See http://www.beechworthgoldenhorseshoes.com.au/program for more information.

Young photographer fronts Golden Art Fair

TALENTED: Holly Borschman (front) with Beechworth Secondary College fellow 2017 VCE art students Indigo Rowe and Elvie Rooney and art teacher Nina Machielse Hunt within a montage of Holly’s VCE photographic entries. Photo: Jamie Kronborg

AN emerging Beechworth photographer and a frontier installation sculptor are among North East artists and crafters who will demonstrate arts practice and show works at Beechworth Arts Council’s inaugural ‘Golden Art Fair’ during Easter.

VCE 2017 graduate Holly Borschman and established sculptor Jo Voigt are two among 12 who have been invited to show representative works from their portfolios during the town’s annual Golden Horseshoes Festival.

They will be joined by Goulburn and North East Arts Alliance members Kathy Whelan, Jacquie Coupe, Isobelle Sirianni and Maggie Hollins, Beechworth printmaker Chris Dormer, spinner and weaver Rose Gardner, artist and illustrator H. Fish, and painters Inga Hanover and Kay Hampton at the three-day fair in Beechworth Soldiers’ Memorial Hall.

Quilter Maureen Cooper, painter Tania Sutton, photographer Pamela Thomas and basket-maker Jan Clements complete the line-up.

Jo will also use hundreds of recyclable polyethylene terephthalate (PET) bottles to create a major installation through which people will walk to enter the fair.

It is to be called ‘Liquid gold’ and will interpret the high intrinsic and environmental costs of bottled water, which often retails well above the pump price of petrol, yet is an elemental compound almost freely available from a tap and vital for life, farming and food.

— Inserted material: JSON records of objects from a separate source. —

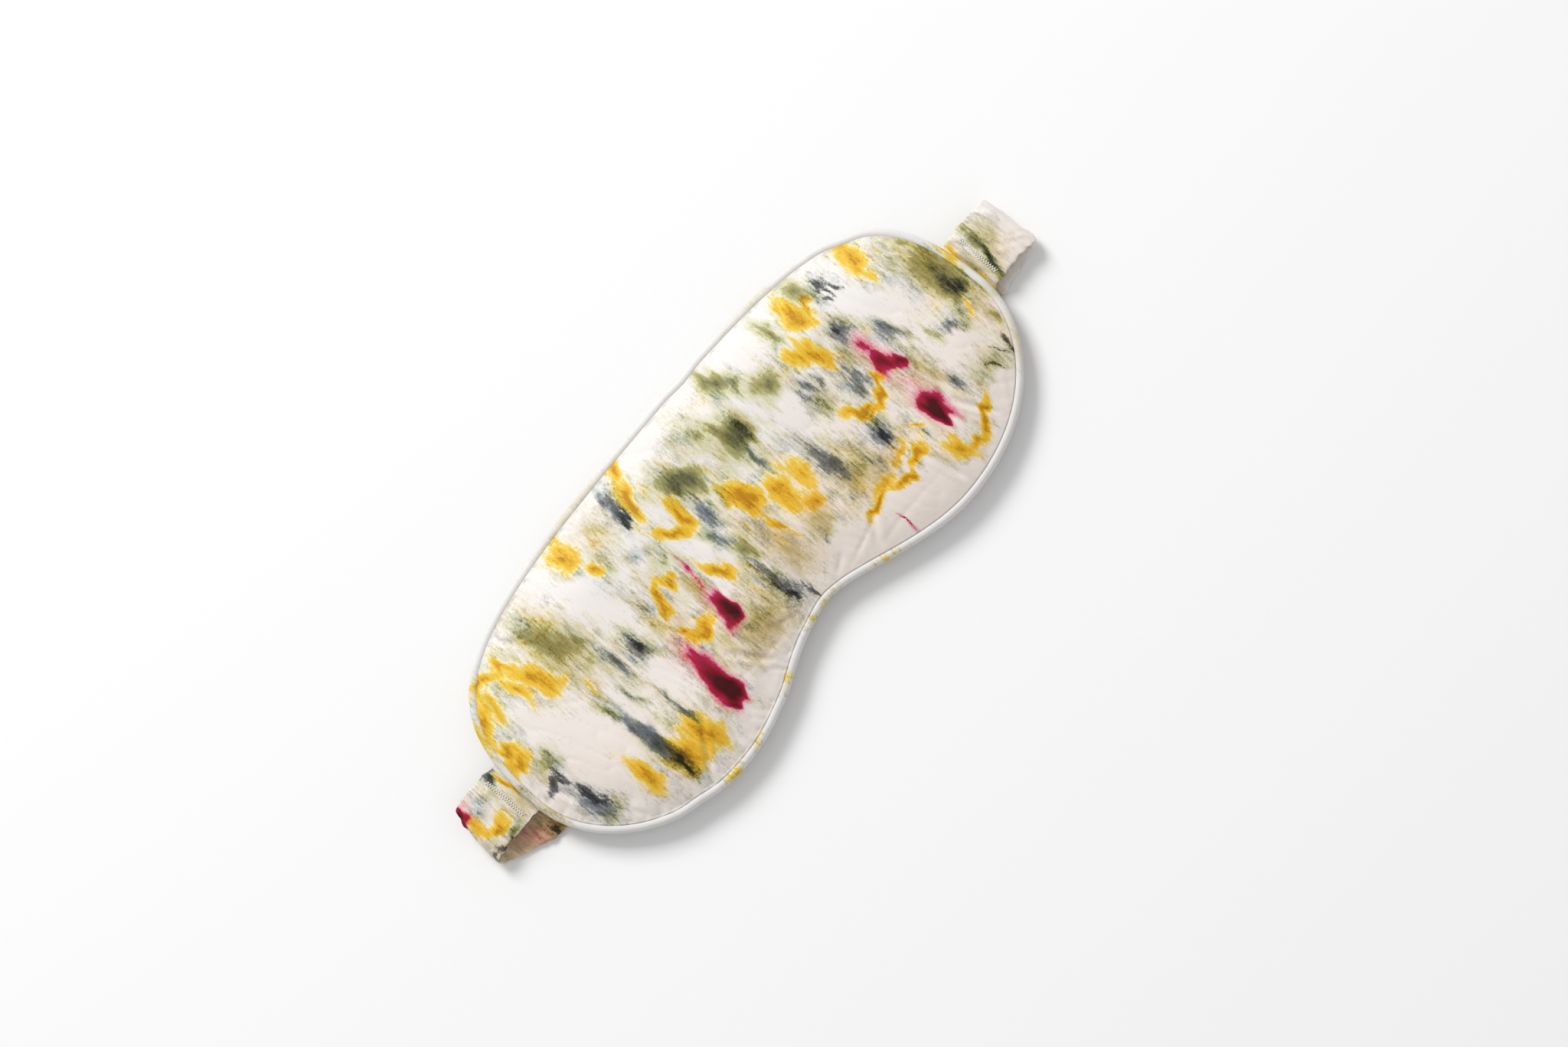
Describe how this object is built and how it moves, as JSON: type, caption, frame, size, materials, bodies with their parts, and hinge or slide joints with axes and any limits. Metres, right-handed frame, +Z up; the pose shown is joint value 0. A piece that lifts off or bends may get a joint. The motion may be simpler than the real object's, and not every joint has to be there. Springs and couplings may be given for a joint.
{
  "type": "padded sleep mask",
  "caption": "Padded silk eye mask with a piped edge and a silk-cased elastic head strap folded flat behind it; the strap swings open into a loop.",
  "frame": {"origin": "on the surface the strap lies on, under the middle of the mask's outline", "axes": "+X along the mask's width, +Y towards the brow, +Z up out of the printed face"},
  "size_m": [0.25, 0.0931, 0.0125],
  "materials": {
    "printed_silk": "satin silk dyed in marigold, crimson, olive and slate blotches",
    "plain_silk": "undyed satin silk",
    "wadding": "matt fibre wadding",
    "blackout_cloth": "matt close-woven cloth",
    "cotton_cord": "twisted cotton",
    "elastic_web": "ribbed woven elastic",
    "sewing_thread": "twisted polyester thread"
  },
  "bodies": {
    "mask": {"front_cover": "printed_silk", "front_batting": "wadding", "blackout_layer": "blackout_cloth", "back_batting": "wadding", "back_cover": "plain_silk", "piping_cover": "plain_silk", "piping_cord": "cotton_cord"},
    "left_strap_tab": {"left_tab_casing": "printed_silk", "left_tab_elastic": "elastic_web", "left_bartack": "sewing_thread"},
    "left_strap_run": {"left_run_casing": "printed_silk", "left_run_elastic": "elastic_web"},
    "right_strap_tab": {"right_tab_casing": "printed_silk", "right_tab_elastic": "elastic_web", "right_bartack": "sewing_thread"},
    "right_strap_run": {"right_run_casing": "printed_silk", "right_run_elastic": "elastic_web"}
  },
  "joints": [
    {"name": "left_seam_hinge", "type": "hinge", "parent": "mask", "child": "left_strap_tab", "pos_m": [-0.1067, 0.002, 0.006], "axis": [0, -1, 0], "range_deg": [0, 90]},
    {"name": "right_seam_hinge", "type": "hinge", "parent": "mask", "child": "right_strap_tab", "pos_m": [0.1067, 0.002, 0.006], "axis": [0, -1, 0], "range_deg": [-90, 0]},
    {"name": "left_fold_hinge", "type": "hinge", "parent": "left_strap_tab", "child": "left_strap_run", "pos_m": [-0.125, 0.002, 0.006], "axis": [0, -1, 0], "range_deg": [-121, 0]},
    {"name": "right_fold_hinge", "type": "hinge", "parent": "right_strap_tab", "child": "right_strap_run", "pos_m": [0.125, 0.002, 0.006], "axis": [0, -1, 0], "range_deg": [0, 121]}
  ],
  "couplings": [
    {"joint": "right_seam_hinge", "follows": "left_seam_hinge", "ratio": -1},
    {"joint": "left_fold_hinge", "follows": "left_seam_hinge", "ratio": -1.34},
    {"joint": "right_fold_hinge", "follows": "left_seam_hinge", "ratio": 1.34}
  ]
}
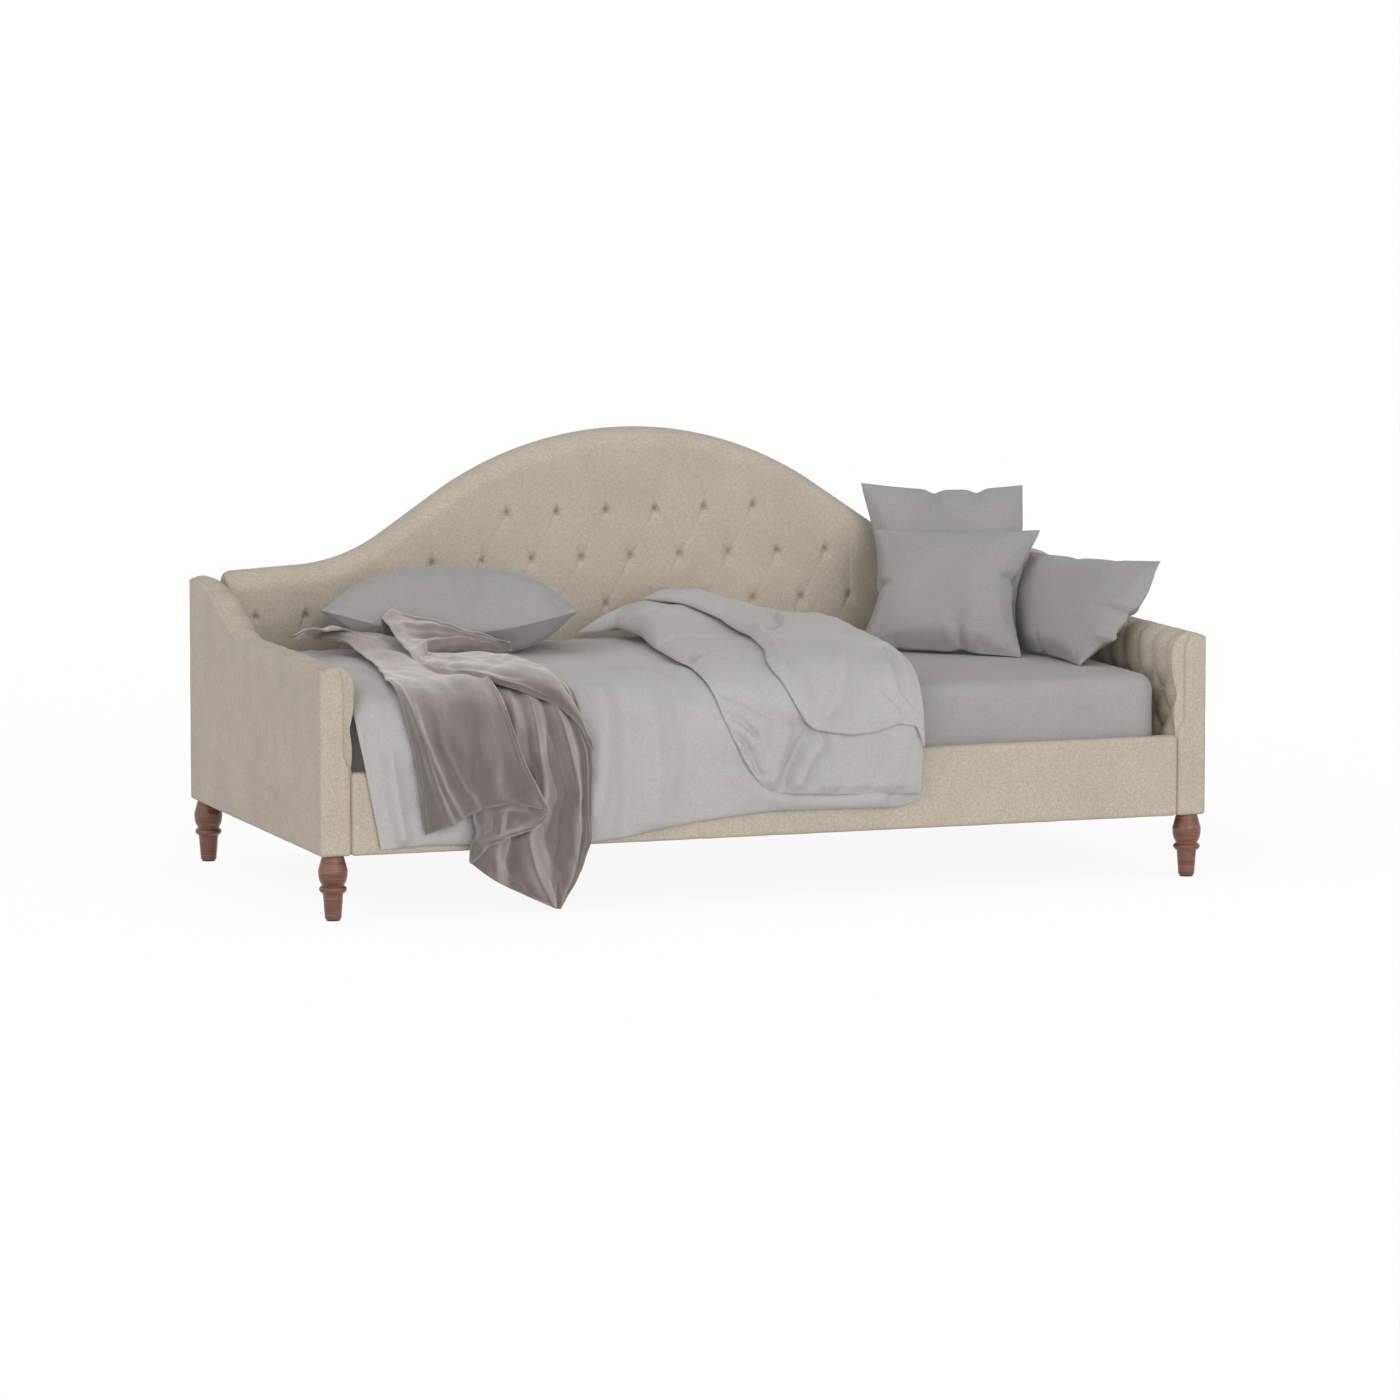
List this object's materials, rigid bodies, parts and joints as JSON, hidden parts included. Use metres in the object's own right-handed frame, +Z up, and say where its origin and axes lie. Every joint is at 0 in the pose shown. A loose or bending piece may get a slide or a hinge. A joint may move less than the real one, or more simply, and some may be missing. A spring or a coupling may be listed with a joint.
{
  "type": "daybed",
  "caption": "Upholstered camelback daybed with tufted back, swooping channel-tufted arms and turned legs, dressed with duvet, throw and pillows.",
  "frame": {"origin": "on the floor, under the middle of the dressed bed's bounding box", "axes": "+X along the bed towards the arm at the sitter's left, +Y towards the back, +Z up"},
  "size_m": [2.1, 1.1125, 0.98],
  "materials": {
    "linen": "matte woven linen",
    "frame_timber": "sawn pine",
    "hardboard": "hardboard",
    "slat_timber": "planed pine",
    "leg_wood": "satin reddish walnut stain",
    "steel": "zinc plated",
    "webbing": "woven tape",
    "glide": "matte",
    "ticking": "matte knitted ticking",
    "sheet": "matte cotton",
    "duvet_cover": "matte cotton",
    "throw_fabric": "satin-backed velvet"
  },
  "bodies": {
    "root": {"back_bottom_rail": "frame_timber", "back_top_rail": "frame_timber", "back_posts": "frame_timber", "back_board": "hardboard", "back_pad": "linen", "back_buttons": "linen", "back_cover": "linen", "left_arm_bottom_rail": "frame_timber", "left_arm_top_rail": "frame_timber", "left_arm_posts": "frame_timber", "left_arm_board": "hardboard", "left_arm_pad": "linen", "left_arm_buttons": "linen", "left_arm_cover": "linen", "right_arm_bottom_rail": "frame_timber", "right_arm_top_rail": "frame_timber", "right_arm_posts": "frame_timber", "right_arm_board": "hardboard", "right_arm_pad": "linen", "right_arm_buttons": "linen", "right_arm_cover": "linen", "front_rail_board": "frame_timber", "front_rail_cover": "linen", "front_ledger": "slat_timber", "back_ledger": "slat_timber", "ledger_screws": "steel", "slat_straps": "webbing", "leg_front_left": "leg_wood", "leg_front_right": "leg_wood", "leg_back_left": "leg_wood", "leg_back_right": "leg_wood", "leg_glides": "glide", "leg_bolts": "steel", "leg_tee_nuts": "steel", "corner_brackets": "steel", "bracket_bolts": "steel", "mattress": "ticking", "fitted_sheet": "sheet", "duvet": "duvet_cover", "throw_blanket": "throw_fabric", "bed_pillow": "sheet", "back_cushion": "sheet", "front_cushion": "sheet", "side_cushion": "sheet", "slat_1": "slat_timber", "slat_2": "slat_timber", "slat_3": "slat_timber", "slat_4": "slat_timber", "slat_5": "slat_timber", "slat_6": "slat_timber", "slat_7": "slat_timber", "slat_8": "slat_timber", "slat_9": "slat_timber", "slat_10": "slat_timber", "slat_11": "slat_timber", "slat_12": "slat_timber", "slat_13": "slat_timber", "slat_14": "slat_timber"}
  },
  "joints": []
}
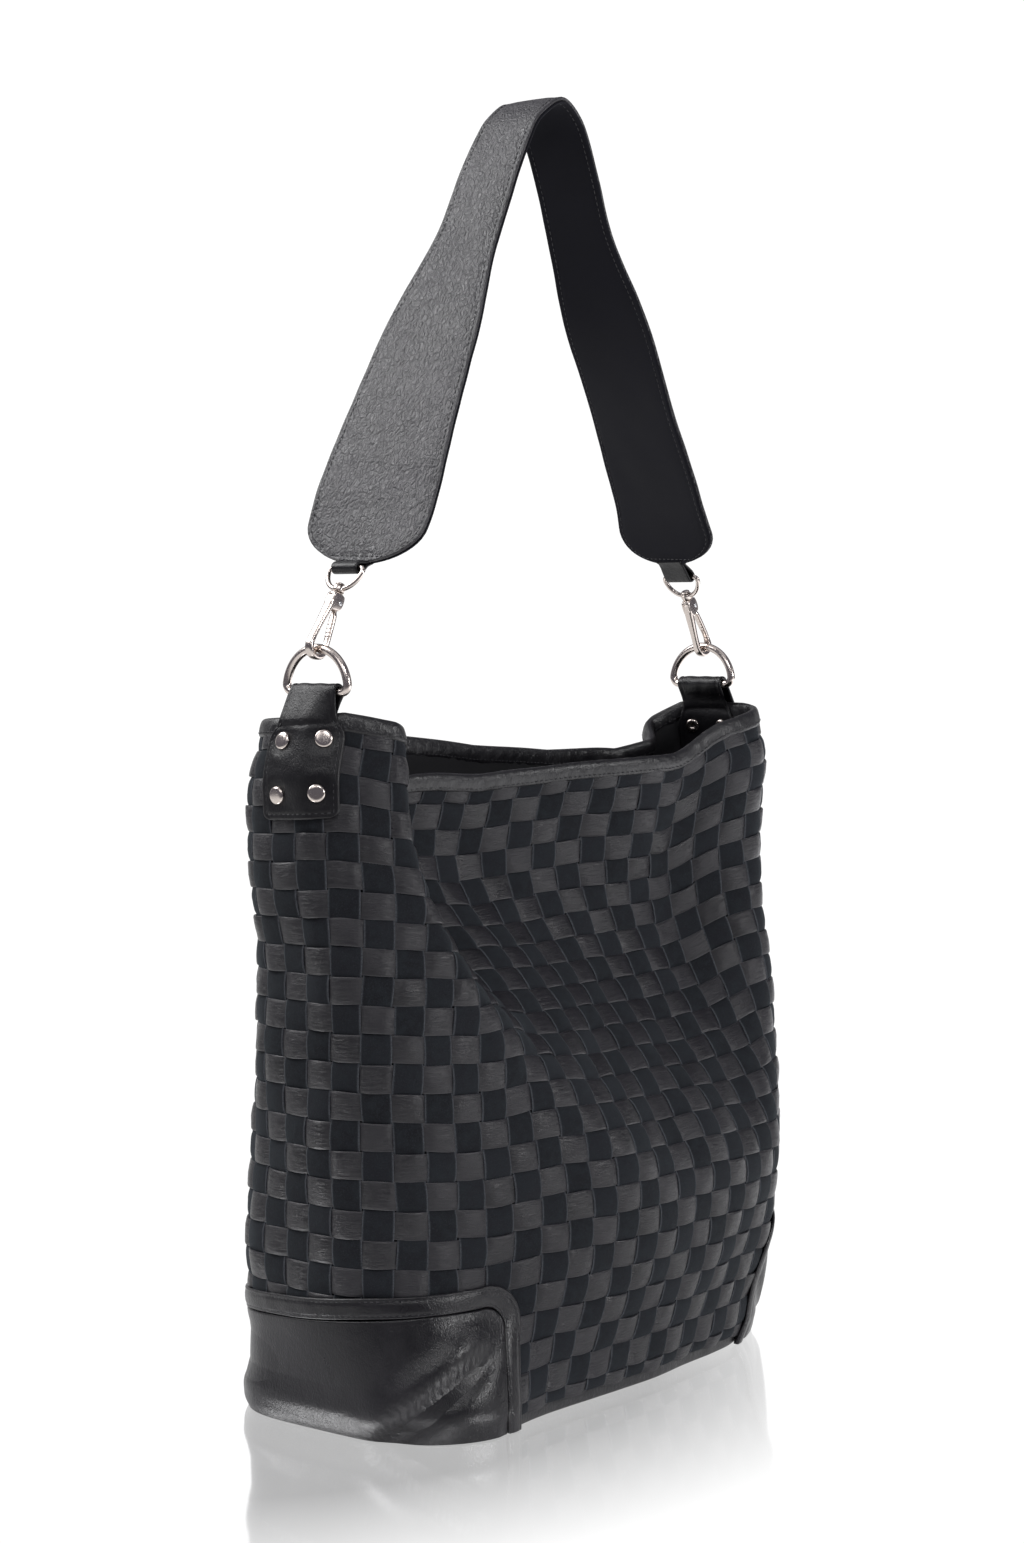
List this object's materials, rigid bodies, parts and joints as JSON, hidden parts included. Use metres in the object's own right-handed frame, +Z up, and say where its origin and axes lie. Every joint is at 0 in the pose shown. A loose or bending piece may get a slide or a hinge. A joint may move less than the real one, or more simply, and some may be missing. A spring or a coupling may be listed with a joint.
{
  "type": "woven shoulder bag",
  "caption": "Tall soft shoulder bag of interlaced leather strips with leather base, corner panels, bound rim and a wide strap clipped to a D-ring at each end.",
  "frame": {"origin": "centre of the flat underside of the base", "axes": "+X along the bag's length towards the right end, -Y out of its front, +Z up along the strap"},
  "size_m": [0.3833, 0.1768, 0.7046],
  "materials": {
    "woven_leather": "glossy strips across matt suede strips",
    "smooth_leather": "smooth, satin to glossy",
    "matt_leather": "matt",
    "lining_cloth": "plain dark cloth",
    "stiff_board": "fibre board",
    "nickel": "polished nickel plate",
    "steel": "plain steel"
  },
  "bodies": {
    "root": {"base_panel": "smooth_leather", "base_board": "stiff_board", "base_roll": "smooth_leather", "left_woven_wall": "woven_leather", "front_woven_wall": "woven_leather", "right_woven_wall": "woven_leather", "back_woven_wall": "woven_leather", "lining_walls": "lining_cloth", "lining_base": "lining_cloth", "rim_binding": "smooth_leather", "left_corner_panel": "smooth_leather", "left_corner_trim": "smooth_leather", "left_tab": "smooth_leather", "left_rivet_1": "nickel", "left_rivet_2": "nickel", "left_rivet_3": "nickel", "left_rivet_4": "nickel", "right_corner_panel": "smooth_leather", "right_corner_trim": "smooth_leather", "right_tab": "smooth_leather", "right_rivet_1": "nickel", "right_rivet_2": "nickel", "right_rivet_3": "nickel", "right_rivet_4": "nickel"},
    "strap": {"strap_outer": "smooth_leather", "strap_lining": "matt_leather", "left_strap_loop": "smooth_leather", "left_swivel_eye": "nickel", "right_strap_loop": "smooth_leather", "right_swivel_eye": "nickel"},
    "left_ring": {"left_d_ring": "nickel"},
    "left_hook": {"left_hook_body": "nickel", "left_gate_pin": "steel", "left_gate_spring": "steel"},
    "left_gate": {"left_hook_gate": "nickel"},
    "right_ring": {"right_d_ring": "nickel"},
    "right_hook": {"right_hook_body": "nickel", "right_gate_pin": "steel", "right_gate_spring": "steel"},
    "right_gate": {"right_hook_gate": "nickel"}
  },
  "joints": [
    {"name": "strap_swing", "type": "hinge", "parent": "root", "child": "strap", "pos_m": [0, 0, 0.382], "axis": [1, 0, 0], "range_deg": [-55, 55]},
    {"name": "left_ring_tilt", "type": "hinge", "parent": "root", "child": "left_ring", "pos_m": [-0.169, 0, 0.381], "axis": [0, 1, 0], "range_deg": [-1.6, 1.6]},
    {"name": "left_hook_swivel", "type": "hinge", "parent": "strap", "child": "left_hook", "pos_m": [-0.169, 0, 0.40445], "axis": [0.4924, 0, 0.8704], "range_deg": [-7, 7]},
    {"name": "left_gate_open", "type": "hinge", "parent": "left_hook", "child": "left_gate", "pos_m": [-0.1544, 0, 0.4264], "axis": [0, 1, 0], "range_deg": [0, 13], "stiffness_Nm_per_rad": 0.05, "springref_deg": -5.73},
    {"name": "right_ring_tilt", "type": "hinge", "parent": "root", "child": "right_ring", "pos_m": [0.169, 0, 0.381], "axis": [0, 1, 0], "range_deg": [-1.6, 1.6]},
    {"name": "right_hook_swivel", "type": "hinge", "parent": "strap", "child": "right_hook", "pos_m": [0.169, 0, 0.40445], "axis": [-0.4924, 0, 0.8704], "range_deg": [-7, 7]},
    {"name": "right_gate_open", "type": "hinge", "parent": "right_hook", "child": "right_gate", "pos_m": [0.1577, 0, 0.42828], "axis": [0, 1, 0], "range_deg": [0, 13], "stiffness_Nm_per_rad": 0.05, "springref_deg": -5.73}
  ]
}
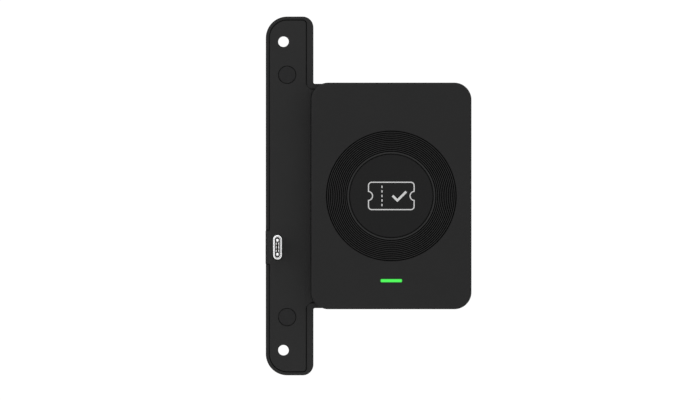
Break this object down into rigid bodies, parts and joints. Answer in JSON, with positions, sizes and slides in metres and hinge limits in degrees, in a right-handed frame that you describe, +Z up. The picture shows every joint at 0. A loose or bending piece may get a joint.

The fair will be open March 31-April 2 between 10am and 4pm.

Golden Horseshoes celebrates Ovens goldfield miners’ hard-won right to elect their first Victorian parliamentary representative in 1855 and is Beechworth’s major festival of the year.

It attracts up to 20,000 people for numerous events in the town’s historic heart, including a grand parade on Ford Street on Easter Saturday afternoon.